**Do this**
Your task is to copy a single run of lines that starts at the line with "middle = (corners.min(axis=0)" and stops at the line with "before = set(bpy.data.objects)", keeping both ends. Copy nothing else.

**Collected material**
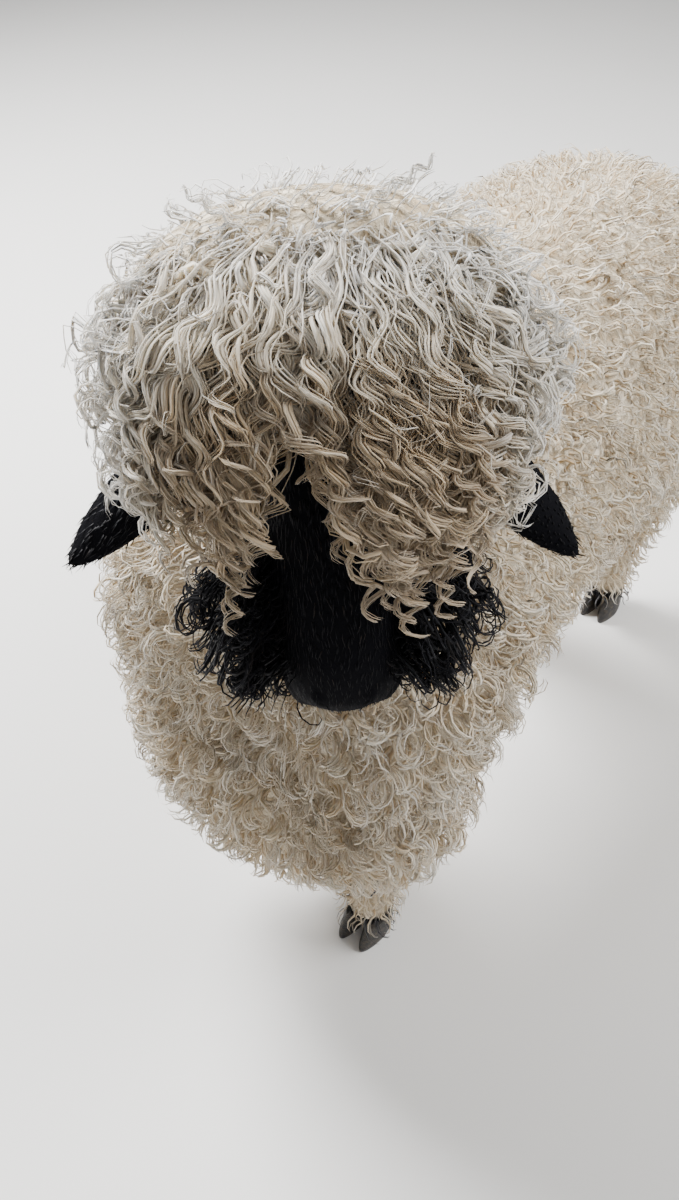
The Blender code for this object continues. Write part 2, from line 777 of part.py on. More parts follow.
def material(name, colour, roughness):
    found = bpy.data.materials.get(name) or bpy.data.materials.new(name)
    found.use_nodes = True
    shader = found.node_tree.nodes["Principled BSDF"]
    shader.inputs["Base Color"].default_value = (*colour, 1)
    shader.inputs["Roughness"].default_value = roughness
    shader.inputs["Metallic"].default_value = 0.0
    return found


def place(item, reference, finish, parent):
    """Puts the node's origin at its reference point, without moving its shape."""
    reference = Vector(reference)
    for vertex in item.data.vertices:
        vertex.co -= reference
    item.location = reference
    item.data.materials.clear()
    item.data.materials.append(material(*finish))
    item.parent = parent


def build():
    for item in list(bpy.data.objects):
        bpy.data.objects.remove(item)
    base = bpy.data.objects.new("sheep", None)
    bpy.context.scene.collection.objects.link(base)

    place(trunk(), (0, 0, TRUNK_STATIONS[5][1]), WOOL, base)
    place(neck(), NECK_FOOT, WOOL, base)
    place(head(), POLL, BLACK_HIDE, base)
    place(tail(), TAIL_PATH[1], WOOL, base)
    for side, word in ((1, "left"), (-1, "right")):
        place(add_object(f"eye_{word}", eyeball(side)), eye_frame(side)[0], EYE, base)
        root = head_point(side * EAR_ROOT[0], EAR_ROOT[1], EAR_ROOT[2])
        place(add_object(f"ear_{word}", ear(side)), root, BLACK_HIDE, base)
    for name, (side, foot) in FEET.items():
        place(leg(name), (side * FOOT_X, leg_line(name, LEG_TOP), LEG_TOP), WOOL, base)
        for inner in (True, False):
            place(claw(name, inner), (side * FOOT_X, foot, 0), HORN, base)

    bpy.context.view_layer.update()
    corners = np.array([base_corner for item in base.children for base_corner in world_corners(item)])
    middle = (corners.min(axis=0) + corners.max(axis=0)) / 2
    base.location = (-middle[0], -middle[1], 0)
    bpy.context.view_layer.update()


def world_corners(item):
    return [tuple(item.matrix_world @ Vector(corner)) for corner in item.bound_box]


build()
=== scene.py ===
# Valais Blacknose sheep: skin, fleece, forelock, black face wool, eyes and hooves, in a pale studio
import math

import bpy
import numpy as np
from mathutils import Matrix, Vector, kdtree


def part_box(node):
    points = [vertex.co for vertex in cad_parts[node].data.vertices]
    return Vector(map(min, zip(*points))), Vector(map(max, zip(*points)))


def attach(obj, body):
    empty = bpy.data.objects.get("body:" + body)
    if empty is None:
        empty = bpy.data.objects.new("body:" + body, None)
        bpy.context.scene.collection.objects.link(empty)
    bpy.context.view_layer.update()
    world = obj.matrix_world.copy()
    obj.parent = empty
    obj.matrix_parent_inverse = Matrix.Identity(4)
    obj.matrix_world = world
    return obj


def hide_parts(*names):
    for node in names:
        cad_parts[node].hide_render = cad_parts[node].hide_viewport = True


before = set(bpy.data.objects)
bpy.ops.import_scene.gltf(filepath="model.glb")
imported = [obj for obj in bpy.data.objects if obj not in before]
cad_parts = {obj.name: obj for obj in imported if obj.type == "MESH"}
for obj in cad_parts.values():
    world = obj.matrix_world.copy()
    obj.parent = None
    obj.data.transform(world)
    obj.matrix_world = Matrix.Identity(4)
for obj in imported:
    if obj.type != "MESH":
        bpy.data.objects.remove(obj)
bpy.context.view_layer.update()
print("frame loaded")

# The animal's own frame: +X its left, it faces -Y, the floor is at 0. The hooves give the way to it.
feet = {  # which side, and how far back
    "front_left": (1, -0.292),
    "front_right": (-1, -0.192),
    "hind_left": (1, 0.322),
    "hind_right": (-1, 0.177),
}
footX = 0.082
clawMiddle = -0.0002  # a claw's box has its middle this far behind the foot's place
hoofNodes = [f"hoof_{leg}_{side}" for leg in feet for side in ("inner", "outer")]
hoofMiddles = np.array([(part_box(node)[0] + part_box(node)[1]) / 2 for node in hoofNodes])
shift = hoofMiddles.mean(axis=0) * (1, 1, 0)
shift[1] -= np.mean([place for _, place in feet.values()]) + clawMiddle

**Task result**
    middle = (corners.min(axis=0) + corners.max(axis=0)) / 2
    base.location = (-middle[0], -middle[1], 0)
    bpy.context.view_layer.update()


def world_corners(item):
    return [tuple(item.matrix_world @ Vector(corner)) for corner in item.bound_box]


build()
=== scene.py ===
# Valais Blacknose sheep: skin, fleece, forelock, black face wool, eyes and hooves, in a pale studio
import math

import bpy
import numpy as np
from mathutils import Matrix, Vector, kdtree


def part_box(node):
    points = [vertex.co for vertex in cad_parts[node].data.vertices]
    return Vector(map(min, zip(*points))), Vector(map(max, zip(*points)))


def attach(obj, body):
    empty = bpy.data.objects.get("body:" + body)
    if empty is None:
        empty = bpy.data.objects.new("body:" + body, None)
        bpy.context.scene.collection.objects.link(empty)
    bpy.context.view_layer.update()
    world = obj.matrix_world.copy()
    obj.parent = empty
    obj.matrix_parent_inverse = Matrix.Identity(4)
    obj.matrix_world = world
    return obj


def hide_parts(*names):
    for node in names:
        cad_parts[node].hide_render = cad_parts[node].hide_viewport = True


before = set(bpy.data.objects)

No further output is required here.